Copy each line that contains the word "manifold".

Rows from a 3D modeling dataset:
● ● ● ●

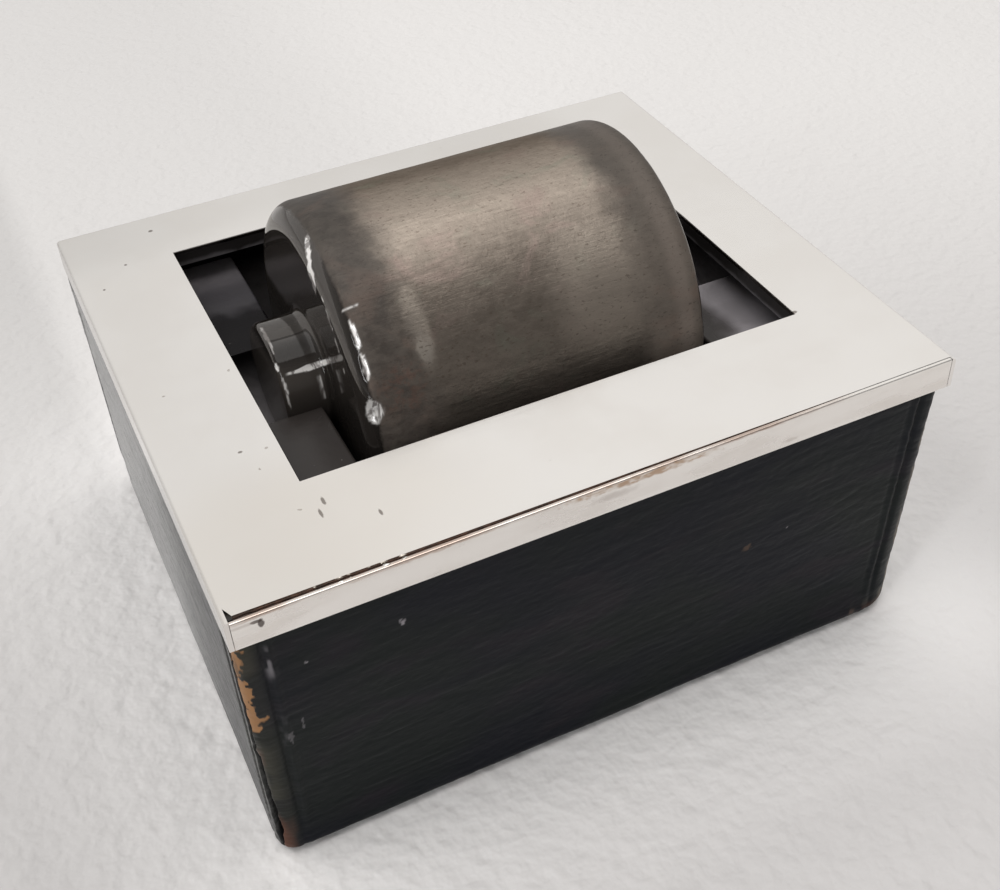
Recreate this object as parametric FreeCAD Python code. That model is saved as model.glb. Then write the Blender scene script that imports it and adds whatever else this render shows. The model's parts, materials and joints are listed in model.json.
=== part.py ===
import FreeCAD, Part
import math
import os

# Desk moistener: a leather-covered wooden box with a plated sheet-metal cap, a black
# water tank and a ground-glass roller. Millimetres. Origin at the centre of the base,
# +X along the long side, -Y is the front, +Z up.
V = FreeCAD.Vector

# --- cap: one sheet folded down on three sides, with a strip soldered along the front ---
CAP_LEN, CAP_DEP = 100.0, 89.0
CAP_TOP = 47.0
CAP_SKIRT = 4.6
SHEET = 0.6
FOLD_R = 0.55
OPEN_X0, OPEN_X1 = -34.65, 37.3
OPEN_Y0, OPEN_Y1 = -26.15, 32.0
STRIP_T = 0.48
SEAM_TIGHT = 0.07       # seam between sheet and strip where it still holds
SEAM_OPEN = 0.40        # and at the left end, where the solder has let go
SEAM_END_X = 35.0
STRIP_SAG = 0.40        # the loose end of the strip sits this much lower
NICK = (0.75, 1.7)      # torn corner of the sheet at the loose end, across and back

# --- stiffening frame behind the sheet, four flat strips ---
BACK_T = 2.0
BACK_GAP = 0.1

# --- box, measured over its leather; the cap sits a little to one side on it ---
BOX_X0, BOX_X1 = -49.9, 49.1
BOX_Y0, BOX_Y1 = -43.8, 43.6
BOX_TOP = 44.0          # top of the boards, inside the cap's skirt
LEATHER_TOP = 42.1      # the leather stops just under the skirt
LEATHER = 0.9
TURN_IN = 7.0           # leather turned under the base
TURN_IN_T = 0.8
CORNER_TOP_R = 1.3      # upright corners are crisp at the top
CORNER_LOW_R = 6.0      # and worn round at the bottom
CORNER_SEAM_R = 3.0     # less so at the front left, beside the seam
HEM_R = 2.2
TOOL_INSET = 3.4        # blind-tooled line beside each upright edge
TOOL_R = 0.45
TOOL_DEPTH = 0.3
SEAM_Y = 1.2            # butt seam of the leather, this far round the front left corner
SEAM_W = 0.14
SPLIT_W = 0.8           # where that seam has split open
SPLIT_Z0, SPLIT_Z1 = 3.5, 29.0
BOARD = 3.2
BASE_BOARD = 5.0
GLUE = 0.05

# --- water tank ---
TANK_GAP = 0.4
TANK_WALL = 2.1
TANK_FLOOR = 2.4
TANK_RIM_R = 0.5
TANK_CORNER_R = 2.0
BLOCK_L_X = -25.2       # inner faces of the two bearing blocks
BLOCK_R_X = 28.5
BLOCK_EDGE = 0.5

# --- glass roller, turned about X ---
AXIS_Y, AXIS_Z = 2.65, 40.55
ROLLER_X0, ROLLER_X1 = -23.5, 27.0
ROLLER_R = 23.6
SHOULDER_L_R = 3.6
SHOULDER_R_R = 1.5
NECK_R = 8.6
NECK_LEN = 6.7
NECK_FILLET = 1.2
NECK_RIM_R = 0.9
RUN_GAP = 0.08          # radial running clearance of the necks in their grooves


def box(x0, x1, y0, y1, z0, z1):
    return Part.makeBox(x1 - x0, y1 - y0, z1 - z0, V(x0, y0, z0))


def prism(points, direction):
    """Solid swept from a closed polygon."""
    loop = [V(*p) for p in points]
    return Part.Face(Part.makePolygon(loop + loop[:1])).extrude(direction)


def edges_where(shape, test):
    return [e for e in shape.Edges if test(e.BoundBox)]


def flat(lo, hi):
    return hi - lo < 1e-6


def upright(bb):
    return flat(bb.XMin, bb.XMax) and flat(bb.YMin, bb.YMax) and bb.ZLength > 1e-6


def at(value, target):
    return abs(value - target) < 1e-6


def round_upright(shape, radius, x=None, y=None):
    """Round the upright edges, or only those at the given x or y."""
    def test(bb):
        return upright(bb) and (x is None or at(bb.XMin, x)) and (y is None or at(bb.YMin, y))
    return shape.makeFillet(radius, edges_where(shape, test))


# --- cap ---------------------------------------------------------------------------
cap_x, cap_y = CAP_LEN / 2, CAP_DEP / 2
skirt_z = CAP_TOP - CAP_SKIRT
in_x, in_y = cap_x - SHEET, cap_y - SHEET
under_sheet = CAP_TOP - SHEET


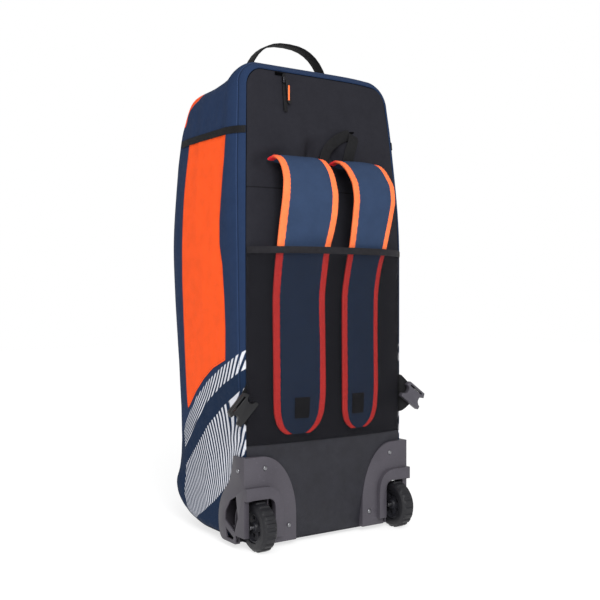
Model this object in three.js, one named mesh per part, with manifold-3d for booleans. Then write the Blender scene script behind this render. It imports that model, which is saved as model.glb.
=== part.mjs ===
// A wheeled stand-up kit bag: a soft shell of panels, a stow pocket with two backpack straps
// tucked into it, moulded wheel housings, wheels, webbing, buckles and a small zip.
// Millimetres, +Z up. The strap face looks to -Y, the plain front to +Y, and X runs across.
import * as THREE from 'three';
import Module from 'manifold-3d';

const wasm = await Module();
wasm.setup();

// Driving sizes of the shell
const panelWidth = 376;
const bagDepth = 318;
const shellHeight = 911;
const baseHeight = 8;
const wall = 2.4;
const gap = 0.4;
const sideSwell = 14;
const frontSwell = 24;
const frontCrown = 12;
const backSwell = 3;
const edgeSetback = 9;
const shoulderTaper = 15;
const shoulderLean = 22;
const shoulderStart = 552;
const footCorner = 28;

// Driving sizes of the strap face
const kickHeight = 190;
const pocketHeight = 375;
const pocketDepth = 56;
const meshThickness = 1.2;
const bandHeight = 13;
const bandThickness = 2;
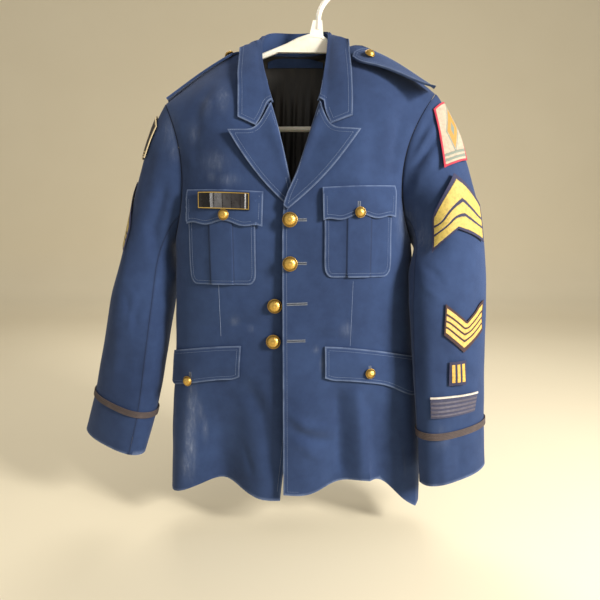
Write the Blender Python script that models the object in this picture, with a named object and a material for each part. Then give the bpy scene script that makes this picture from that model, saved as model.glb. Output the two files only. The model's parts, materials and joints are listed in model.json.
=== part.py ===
"""Dress uniform jacket hanging on a moulded plastic hanger.

Metres, +Z up. The jacket faces -Y, and the wearer's left is +X. The origin is the inside top of the
hanger's hook, the point that holds it up. Every panel is a wall of cloth, worked out from tables of
real sizes in millimetres. A panel's rows run from the hem to the shoulder seam, and its columns run
from the front edge or the centre back to the side seam and armhole.
"""

import math

import bmesh
import bpy
import numpy as np

MM = 0.001

# Driving sizes, in millimetres.
CLOTH = 2.0
LINING_CLOTH = 1.2
LAPEL_CLOTH = 2.6
BADGE_CLOTH = 1.2
SEAM_GAP = 0.4
LAY_GAP = 0.9
FRONT_BUTTON = 22.9
SMALL_BUTTON = 16.5
HANGER_TUBE = 8.6
UP = np.array([0.0, 0.0, 1.0])

# Rows of a front panel from the hem up. inner is the front edge, then the roll line, then the neckline.
# belly pushes the middle of the row forward. share is how far up the panel the row stands.
LEFT_FRONT_ROWS = (
    # share, inner x, y, z, belly
    (0.00, -56, -84, -832, 0),
    (0.15, -56, -86, -720, 0),
    (0.30, -56, -88, -600, 0),
    (0.42, -56, -90, -500, 2),
    (0.50, -56, -92, -428, 5),
    (0.58, -55, -90, -372, 7),
    (0.66, -34, -84, -318, 10),
    (0.76, -14, -74, -256, 12),
    (0.84, 1, -62, -208, 12),
    (0.92, 20, -38, -156, 8),
    (1.00, 38, -8, -105, 0),
)
RIGHT_FRONT_ROWS = (
    (0.00, -62, -70, -850, 0),
    (0.15, -48, -72, -722, 0),
    (0.30, -36, -75, -602, 0),
    (0.42, -31, -79, -500, 2),
    (0.50, -30, -83, -428, 5),
    (0.58, -34, -80, -372, 8),
    (0.66, -46, -75, -318, 11),
    (0.76, -60, -70, -256, 13),
    (0.84, -73, -60, -210, 13),
    (0.92, -92, -36, -160, 9),
    (1.00, -112, -3, -110, 0),
)
# Rows of a back half, from the hem up. inner is the centre back seam, then the back neckline.
LEFT_BACK_ROWS = (
    (0.00, -37, 44, -850, 0),
    (0.15, -37, 42, -735, 0),
    (0.30, -37, 40, -612, 0),
    (0.42, -37, 43, -505, 2),
    (0.50, -37, 47, -430, 3),
    (0.58, -37, 50, -365, 4),
    (0.66, -37, 51, -300, 4),
    (0.76, -37, 49, -225, 4),
    (0.84, -37, 45, -165, 4),
    (0.92, -37, 40, -105, 3),
    (0.94, -13, 36, -105, 2),
    (0.97, 16, 22, -104, 1),
    (1.00, 38, -8, -105, 0),
)
RIGHT_BACK_ROWS = LEFT_BACK_ROWS[:-3] + (
    (0.94, -61, 36, -105, 2),
    (0.97, -90, 24, -106, 1),
    (1.00, -112, -3, -110, 0),
)
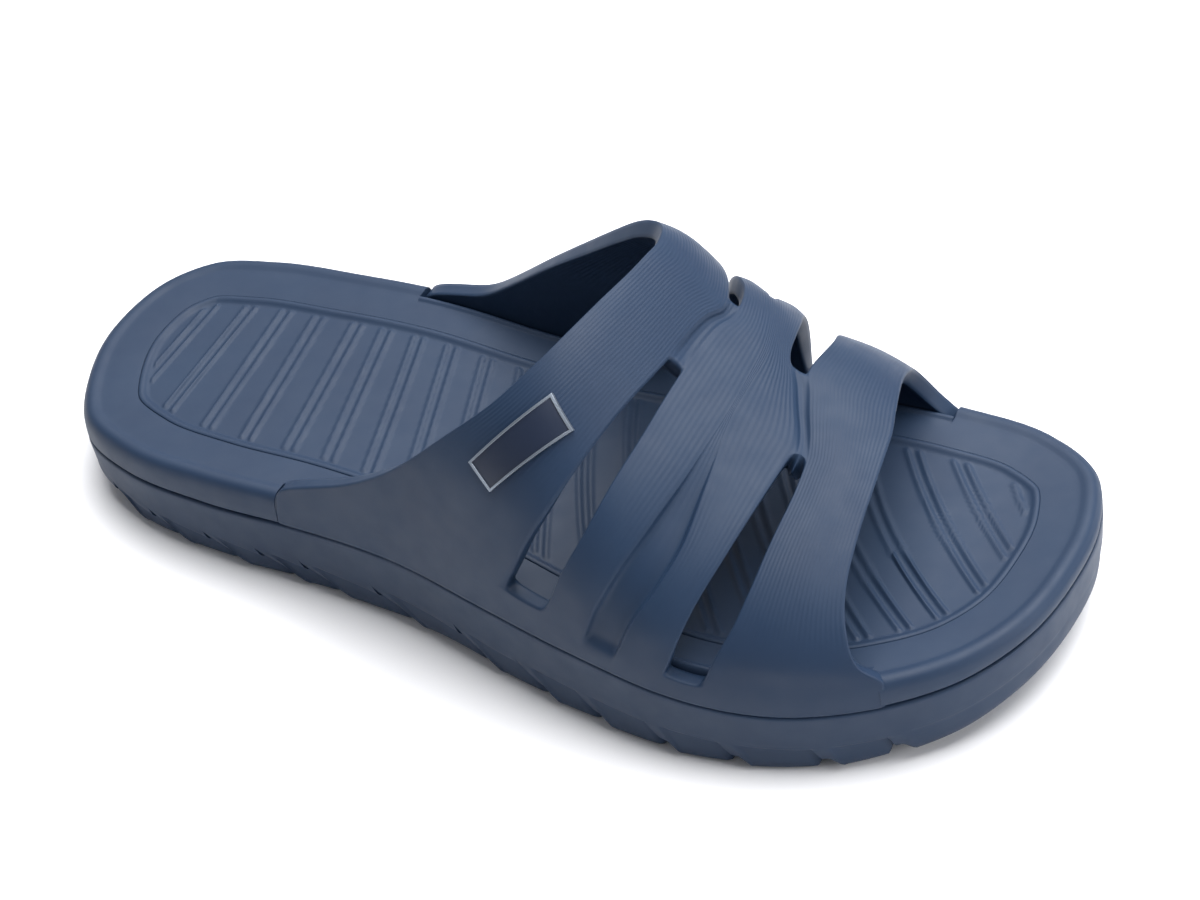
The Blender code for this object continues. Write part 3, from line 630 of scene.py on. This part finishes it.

● ● ● ●

RESULT OF THE TASK
Model this object in three.js, one named mesh per part, with manifold-3d for booleans. Then write the Blender scene script behind this render. It imports that model, which is saved as model.glb.
import Module from 'manifold-3d';